Set exercise:
Only the lines from the one containing "origin.location = (0, BACK_FACE_Y, 0)" through the one containing "light and camera." are wanted. Give them again exactly, both ends included.

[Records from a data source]
■ ■ ■ ■

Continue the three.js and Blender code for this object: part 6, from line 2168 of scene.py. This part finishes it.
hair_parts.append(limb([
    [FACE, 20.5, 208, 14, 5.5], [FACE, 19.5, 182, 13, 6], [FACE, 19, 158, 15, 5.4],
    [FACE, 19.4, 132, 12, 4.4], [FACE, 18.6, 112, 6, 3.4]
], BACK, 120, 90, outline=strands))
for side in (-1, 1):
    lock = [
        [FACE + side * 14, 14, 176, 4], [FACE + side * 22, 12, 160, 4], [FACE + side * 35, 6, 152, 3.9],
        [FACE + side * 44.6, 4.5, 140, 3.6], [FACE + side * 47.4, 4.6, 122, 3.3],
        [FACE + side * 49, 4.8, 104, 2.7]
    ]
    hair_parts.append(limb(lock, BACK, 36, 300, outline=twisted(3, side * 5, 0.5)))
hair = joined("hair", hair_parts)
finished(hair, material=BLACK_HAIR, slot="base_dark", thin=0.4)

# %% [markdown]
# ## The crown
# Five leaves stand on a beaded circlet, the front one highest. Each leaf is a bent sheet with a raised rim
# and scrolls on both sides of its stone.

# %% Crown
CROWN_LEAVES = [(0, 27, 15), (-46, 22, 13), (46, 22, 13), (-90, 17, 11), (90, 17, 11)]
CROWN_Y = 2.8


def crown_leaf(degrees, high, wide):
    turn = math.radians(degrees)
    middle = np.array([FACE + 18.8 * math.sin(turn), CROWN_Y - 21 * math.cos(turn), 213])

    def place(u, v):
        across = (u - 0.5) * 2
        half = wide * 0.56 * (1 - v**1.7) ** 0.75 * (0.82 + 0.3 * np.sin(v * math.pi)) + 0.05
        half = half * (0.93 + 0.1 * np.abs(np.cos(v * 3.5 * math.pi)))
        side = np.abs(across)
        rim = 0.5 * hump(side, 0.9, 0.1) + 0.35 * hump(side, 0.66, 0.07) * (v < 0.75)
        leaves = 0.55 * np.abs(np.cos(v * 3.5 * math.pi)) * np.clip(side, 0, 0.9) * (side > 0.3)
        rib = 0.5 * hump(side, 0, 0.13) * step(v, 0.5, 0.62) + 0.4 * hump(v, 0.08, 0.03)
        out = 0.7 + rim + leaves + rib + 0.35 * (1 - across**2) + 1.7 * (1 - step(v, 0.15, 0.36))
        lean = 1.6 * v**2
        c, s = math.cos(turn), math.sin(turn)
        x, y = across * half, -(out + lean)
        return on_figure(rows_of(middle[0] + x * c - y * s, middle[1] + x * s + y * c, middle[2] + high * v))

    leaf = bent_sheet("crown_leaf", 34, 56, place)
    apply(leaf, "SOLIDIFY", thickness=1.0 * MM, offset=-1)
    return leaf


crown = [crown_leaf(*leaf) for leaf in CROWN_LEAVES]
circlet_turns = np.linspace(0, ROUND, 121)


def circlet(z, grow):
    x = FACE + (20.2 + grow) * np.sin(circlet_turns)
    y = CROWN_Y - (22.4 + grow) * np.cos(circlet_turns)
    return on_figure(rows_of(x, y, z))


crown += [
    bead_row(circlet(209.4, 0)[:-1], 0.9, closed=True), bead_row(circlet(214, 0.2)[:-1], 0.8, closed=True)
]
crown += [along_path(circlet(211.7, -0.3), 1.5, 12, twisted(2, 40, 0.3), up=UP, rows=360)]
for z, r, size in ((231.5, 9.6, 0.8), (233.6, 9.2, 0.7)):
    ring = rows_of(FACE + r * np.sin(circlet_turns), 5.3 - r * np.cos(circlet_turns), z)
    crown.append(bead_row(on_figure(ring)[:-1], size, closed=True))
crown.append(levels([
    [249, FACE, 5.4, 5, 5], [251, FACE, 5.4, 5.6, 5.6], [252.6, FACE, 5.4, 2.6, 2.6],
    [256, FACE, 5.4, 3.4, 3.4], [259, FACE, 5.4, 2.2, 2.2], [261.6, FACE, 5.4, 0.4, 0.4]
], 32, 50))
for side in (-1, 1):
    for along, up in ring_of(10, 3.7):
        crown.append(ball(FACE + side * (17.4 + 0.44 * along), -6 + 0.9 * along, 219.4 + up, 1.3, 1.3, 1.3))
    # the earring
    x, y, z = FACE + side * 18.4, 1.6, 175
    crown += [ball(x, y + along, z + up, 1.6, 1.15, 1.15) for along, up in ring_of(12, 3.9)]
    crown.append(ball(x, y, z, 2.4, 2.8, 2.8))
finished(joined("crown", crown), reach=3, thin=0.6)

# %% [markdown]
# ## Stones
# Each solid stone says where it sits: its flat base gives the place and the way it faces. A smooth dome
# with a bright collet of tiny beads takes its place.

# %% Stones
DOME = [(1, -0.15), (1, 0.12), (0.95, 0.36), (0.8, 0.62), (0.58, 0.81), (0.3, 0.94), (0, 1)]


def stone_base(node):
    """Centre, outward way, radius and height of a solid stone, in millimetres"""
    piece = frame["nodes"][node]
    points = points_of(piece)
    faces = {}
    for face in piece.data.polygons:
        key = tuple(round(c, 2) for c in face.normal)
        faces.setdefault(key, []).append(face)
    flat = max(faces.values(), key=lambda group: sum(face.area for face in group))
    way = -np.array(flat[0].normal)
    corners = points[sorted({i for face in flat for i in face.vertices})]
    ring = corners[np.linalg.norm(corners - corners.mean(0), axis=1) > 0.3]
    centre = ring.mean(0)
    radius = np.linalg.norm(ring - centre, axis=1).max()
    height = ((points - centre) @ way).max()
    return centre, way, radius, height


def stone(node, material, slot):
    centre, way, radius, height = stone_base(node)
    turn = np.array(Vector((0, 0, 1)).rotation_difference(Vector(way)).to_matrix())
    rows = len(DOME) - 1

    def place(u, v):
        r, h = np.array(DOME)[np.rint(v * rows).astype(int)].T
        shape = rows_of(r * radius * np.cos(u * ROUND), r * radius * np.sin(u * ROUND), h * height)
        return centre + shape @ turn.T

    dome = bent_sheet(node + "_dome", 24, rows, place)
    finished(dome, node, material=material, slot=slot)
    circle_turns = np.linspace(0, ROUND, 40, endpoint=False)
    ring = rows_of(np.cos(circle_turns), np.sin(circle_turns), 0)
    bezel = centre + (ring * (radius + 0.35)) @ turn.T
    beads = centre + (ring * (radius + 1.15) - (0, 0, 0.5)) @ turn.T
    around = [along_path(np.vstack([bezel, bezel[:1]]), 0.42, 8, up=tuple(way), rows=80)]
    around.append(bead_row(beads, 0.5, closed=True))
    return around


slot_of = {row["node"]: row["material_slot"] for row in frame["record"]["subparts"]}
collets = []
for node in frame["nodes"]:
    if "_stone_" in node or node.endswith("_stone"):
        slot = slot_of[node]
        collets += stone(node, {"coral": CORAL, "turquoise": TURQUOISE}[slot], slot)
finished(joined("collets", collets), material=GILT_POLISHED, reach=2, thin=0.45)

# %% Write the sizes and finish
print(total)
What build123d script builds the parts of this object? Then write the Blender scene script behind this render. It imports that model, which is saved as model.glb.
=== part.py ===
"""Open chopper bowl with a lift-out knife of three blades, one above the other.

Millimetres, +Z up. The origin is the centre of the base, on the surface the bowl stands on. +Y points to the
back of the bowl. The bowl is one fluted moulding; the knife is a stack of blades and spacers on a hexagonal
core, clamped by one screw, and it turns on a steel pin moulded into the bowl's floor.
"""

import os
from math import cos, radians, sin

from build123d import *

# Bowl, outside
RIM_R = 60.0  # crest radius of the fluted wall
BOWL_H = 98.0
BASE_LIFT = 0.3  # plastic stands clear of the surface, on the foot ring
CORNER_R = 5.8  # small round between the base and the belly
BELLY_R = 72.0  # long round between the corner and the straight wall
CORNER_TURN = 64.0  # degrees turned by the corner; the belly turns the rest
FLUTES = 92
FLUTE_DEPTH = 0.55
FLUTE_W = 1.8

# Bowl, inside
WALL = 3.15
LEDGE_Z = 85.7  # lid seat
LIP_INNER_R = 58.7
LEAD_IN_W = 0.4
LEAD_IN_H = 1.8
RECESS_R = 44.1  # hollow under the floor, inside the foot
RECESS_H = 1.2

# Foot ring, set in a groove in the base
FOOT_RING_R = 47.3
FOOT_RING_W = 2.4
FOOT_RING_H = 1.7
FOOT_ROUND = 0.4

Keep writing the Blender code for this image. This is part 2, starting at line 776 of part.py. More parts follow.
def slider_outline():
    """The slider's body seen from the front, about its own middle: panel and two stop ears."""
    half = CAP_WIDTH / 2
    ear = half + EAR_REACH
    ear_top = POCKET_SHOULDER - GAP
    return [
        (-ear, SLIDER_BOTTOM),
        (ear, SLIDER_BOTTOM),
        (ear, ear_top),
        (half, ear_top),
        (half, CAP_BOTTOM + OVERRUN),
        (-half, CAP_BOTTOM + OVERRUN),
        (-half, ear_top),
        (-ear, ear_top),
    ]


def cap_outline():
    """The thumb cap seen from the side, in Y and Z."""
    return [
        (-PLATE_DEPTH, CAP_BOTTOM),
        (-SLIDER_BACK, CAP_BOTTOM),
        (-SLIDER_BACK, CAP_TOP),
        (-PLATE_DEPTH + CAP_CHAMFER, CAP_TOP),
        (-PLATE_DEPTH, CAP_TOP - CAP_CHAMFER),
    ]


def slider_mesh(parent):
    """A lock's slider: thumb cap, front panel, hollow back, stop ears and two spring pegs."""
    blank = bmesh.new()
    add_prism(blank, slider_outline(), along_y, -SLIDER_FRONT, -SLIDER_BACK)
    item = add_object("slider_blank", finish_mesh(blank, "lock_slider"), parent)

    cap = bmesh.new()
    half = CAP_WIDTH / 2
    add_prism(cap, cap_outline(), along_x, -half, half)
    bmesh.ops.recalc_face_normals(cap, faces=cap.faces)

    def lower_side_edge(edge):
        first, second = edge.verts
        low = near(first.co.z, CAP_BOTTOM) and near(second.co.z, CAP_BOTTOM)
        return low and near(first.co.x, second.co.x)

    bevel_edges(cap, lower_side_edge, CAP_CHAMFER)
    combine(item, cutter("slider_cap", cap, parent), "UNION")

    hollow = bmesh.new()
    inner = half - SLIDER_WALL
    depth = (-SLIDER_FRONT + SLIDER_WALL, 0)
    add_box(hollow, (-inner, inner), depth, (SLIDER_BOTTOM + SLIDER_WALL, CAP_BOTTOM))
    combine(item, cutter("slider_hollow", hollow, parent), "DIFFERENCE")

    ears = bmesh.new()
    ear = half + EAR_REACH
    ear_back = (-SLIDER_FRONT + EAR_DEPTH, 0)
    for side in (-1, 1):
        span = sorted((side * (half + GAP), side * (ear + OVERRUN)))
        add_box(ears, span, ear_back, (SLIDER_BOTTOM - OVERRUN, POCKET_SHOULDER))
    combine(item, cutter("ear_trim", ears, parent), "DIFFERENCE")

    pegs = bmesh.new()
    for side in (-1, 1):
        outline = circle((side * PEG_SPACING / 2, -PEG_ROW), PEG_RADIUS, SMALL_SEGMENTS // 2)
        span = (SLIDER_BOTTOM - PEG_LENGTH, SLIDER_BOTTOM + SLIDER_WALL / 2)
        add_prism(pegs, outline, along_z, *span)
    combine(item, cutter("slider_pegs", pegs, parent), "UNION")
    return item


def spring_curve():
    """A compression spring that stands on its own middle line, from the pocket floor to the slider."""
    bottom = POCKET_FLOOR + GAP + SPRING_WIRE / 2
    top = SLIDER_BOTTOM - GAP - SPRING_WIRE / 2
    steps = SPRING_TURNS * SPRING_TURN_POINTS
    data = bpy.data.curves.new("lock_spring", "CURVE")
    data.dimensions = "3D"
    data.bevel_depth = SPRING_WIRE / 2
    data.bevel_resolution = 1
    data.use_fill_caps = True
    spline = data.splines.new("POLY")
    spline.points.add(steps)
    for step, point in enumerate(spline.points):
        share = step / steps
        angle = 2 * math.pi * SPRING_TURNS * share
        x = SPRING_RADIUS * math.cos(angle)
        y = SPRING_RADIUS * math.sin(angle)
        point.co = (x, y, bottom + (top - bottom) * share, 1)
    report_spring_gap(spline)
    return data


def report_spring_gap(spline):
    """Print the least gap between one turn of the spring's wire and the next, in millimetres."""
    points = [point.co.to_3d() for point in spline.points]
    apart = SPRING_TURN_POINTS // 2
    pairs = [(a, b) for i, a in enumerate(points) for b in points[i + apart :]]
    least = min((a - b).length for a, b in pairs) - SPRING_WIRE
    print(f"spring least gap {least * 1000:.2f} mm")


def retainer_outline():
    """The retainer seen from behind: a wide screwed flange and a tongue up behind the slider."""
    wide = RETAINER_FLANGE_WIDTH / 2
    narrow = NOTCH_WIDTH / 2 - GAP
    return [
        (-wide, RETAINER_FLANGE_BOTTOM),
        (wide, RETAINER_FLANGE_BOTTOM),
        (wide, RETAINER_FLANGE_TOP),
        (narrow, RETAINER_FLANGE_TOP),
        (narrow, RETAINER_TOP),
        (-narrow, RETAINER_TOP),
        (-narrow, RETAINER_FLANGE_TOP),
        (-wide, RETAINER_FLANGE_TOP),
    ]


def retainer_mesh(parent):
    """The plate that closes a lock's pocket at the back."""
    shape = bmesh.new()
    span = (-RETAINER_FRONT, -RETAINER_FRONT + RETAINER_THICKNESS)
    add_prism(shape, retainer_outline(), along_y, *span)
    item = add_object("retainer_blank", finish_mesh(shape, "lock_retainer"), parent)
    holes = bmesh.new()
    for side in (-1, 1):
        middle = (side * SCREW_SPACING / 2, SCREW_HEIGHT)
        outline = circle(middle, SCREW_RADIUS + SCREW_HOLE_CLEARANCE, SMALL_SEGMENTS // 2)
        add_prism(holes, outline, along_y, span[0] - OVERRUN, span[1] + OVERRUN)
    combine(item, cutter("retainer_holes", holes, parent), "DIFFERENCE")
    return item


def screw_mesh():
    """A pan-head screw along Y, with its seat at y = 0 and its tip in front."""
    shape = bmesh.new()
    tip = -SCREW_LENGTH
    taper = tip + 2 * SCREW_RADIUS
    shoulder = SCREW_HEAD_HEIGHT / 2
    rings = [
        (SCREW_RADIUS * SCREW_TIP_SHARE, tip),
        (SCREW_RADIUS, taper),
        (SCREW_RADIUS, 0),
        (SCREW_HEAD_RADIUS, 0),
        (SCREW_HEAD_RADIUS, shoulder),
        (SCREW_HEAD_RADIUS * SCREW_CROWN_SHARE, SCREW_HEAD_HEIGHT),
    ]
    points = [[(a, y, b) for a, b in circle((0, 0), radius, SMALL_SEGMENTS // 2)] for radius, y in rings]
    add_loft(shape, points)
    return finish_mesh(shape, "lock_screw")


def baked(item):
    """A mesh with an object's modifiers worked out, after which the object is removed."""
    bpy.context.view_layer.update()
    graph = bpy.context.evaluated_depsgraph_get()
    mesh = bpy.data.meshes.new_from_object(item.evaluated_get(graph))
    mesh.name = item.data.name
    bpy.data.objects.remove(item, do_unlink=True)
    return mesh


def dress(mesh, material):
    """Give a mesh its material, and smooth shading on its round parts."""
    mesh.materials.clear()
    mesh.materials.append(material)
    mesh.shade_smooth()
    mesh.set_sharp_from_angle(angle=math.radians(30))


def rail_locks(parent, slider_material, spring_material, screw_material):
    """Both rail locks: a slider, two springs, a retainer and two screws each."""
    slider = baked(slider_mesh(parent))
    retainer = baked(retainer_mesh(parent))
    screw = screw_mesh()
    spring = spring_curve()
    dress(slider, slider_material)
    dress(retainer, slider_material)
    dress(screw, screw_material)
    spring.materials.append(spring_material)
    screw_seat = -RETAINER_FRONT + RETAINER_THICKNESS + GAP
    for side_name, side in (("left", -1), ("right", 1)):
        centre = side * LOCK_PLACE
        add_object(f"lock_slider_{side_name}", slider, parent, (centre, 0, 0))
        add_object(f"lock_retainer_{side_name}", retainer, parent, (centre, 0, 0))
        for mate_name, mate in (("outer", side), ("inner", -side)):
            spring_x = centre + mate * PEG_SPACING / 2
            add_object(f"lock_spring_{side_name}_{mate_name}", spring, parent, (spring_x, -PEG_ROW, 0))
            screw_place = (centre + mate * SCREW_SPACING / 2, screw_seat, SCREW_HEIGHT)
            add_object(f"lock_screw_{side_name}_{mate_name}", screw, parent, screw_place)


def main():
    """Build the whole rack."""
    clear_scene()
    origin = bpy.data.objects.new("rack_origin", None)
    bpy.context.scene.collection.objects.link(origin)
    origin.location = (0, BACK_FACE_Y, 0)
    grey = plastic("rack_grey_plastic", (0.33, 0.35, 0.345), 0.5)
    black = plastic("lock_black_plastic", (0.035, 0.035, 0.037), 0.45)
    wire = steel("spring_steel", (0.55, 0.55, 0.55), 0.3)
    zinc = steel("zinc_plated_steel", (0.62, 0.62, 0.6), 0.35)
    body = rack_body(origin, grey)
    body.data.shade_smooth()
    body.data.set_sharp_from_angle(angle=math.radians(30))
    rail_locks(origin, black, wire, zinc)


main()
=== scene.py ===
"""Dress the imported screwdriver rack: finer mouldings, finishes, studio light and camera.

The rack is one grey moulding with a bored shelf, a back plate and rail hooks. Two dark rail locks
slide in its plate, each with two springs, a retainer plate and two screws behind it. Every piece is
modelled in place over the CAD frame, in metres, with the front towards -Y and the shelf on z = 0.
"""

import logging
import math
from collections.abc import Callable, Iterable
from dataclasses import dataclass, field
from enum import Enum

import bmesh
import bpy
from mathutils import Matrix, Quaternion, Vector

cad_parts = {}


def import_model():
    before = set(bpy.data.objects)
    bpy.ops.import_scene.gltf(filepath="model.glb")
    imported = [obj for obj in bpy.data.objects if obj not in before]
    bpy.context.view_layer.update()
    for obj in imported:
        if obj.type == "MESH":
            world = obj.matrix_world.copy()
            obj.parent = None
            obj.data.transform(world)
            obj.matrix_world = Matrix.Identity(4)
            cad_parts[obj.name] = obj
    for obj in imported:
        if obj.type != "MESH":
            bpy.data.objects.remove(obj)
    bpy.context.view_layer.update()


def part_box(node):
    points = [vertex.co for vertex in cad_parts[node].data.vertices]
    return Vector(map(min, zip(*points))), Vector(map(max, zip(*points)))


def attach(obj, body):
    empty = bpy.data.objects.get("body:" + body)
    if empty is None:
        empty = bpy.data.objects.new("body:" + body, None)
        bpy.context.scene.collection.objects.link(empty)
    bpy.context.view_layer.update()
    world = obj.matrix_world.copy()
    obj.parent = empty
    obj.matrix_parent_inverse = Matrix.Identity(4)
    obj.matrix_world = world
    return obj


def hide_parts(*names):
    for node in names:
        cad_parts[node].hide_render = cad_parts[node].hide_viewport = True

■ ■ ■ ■

Result:
    origin.location = (0, BACK_FACE_Y, 0)
    grey = plastic("rack_grey_plastic", (0.33, 0.35, 0.345), 0.5)
    black = plastic("lock_black_plastic", (0.035, 0.035, 0.037), 0.45)
    wire = steel("spring_steel", (0.55, 0.55, 0.55), 0.3)
    zinc = steel("zinc_plated_steel", (0.62, 0.62, 0.6), 0.35)
    body = rack_body(origin, grey)
    body.data.shade_smooth()
    body.data.set_sharp_from_angle(angle=math.radians(30))
    rail_locks(origin, black, wire, zinc)


main()
=== scene.py ===
"""Dress the imported screwdriver rack: finer mouldings, finishes, studio light and camera.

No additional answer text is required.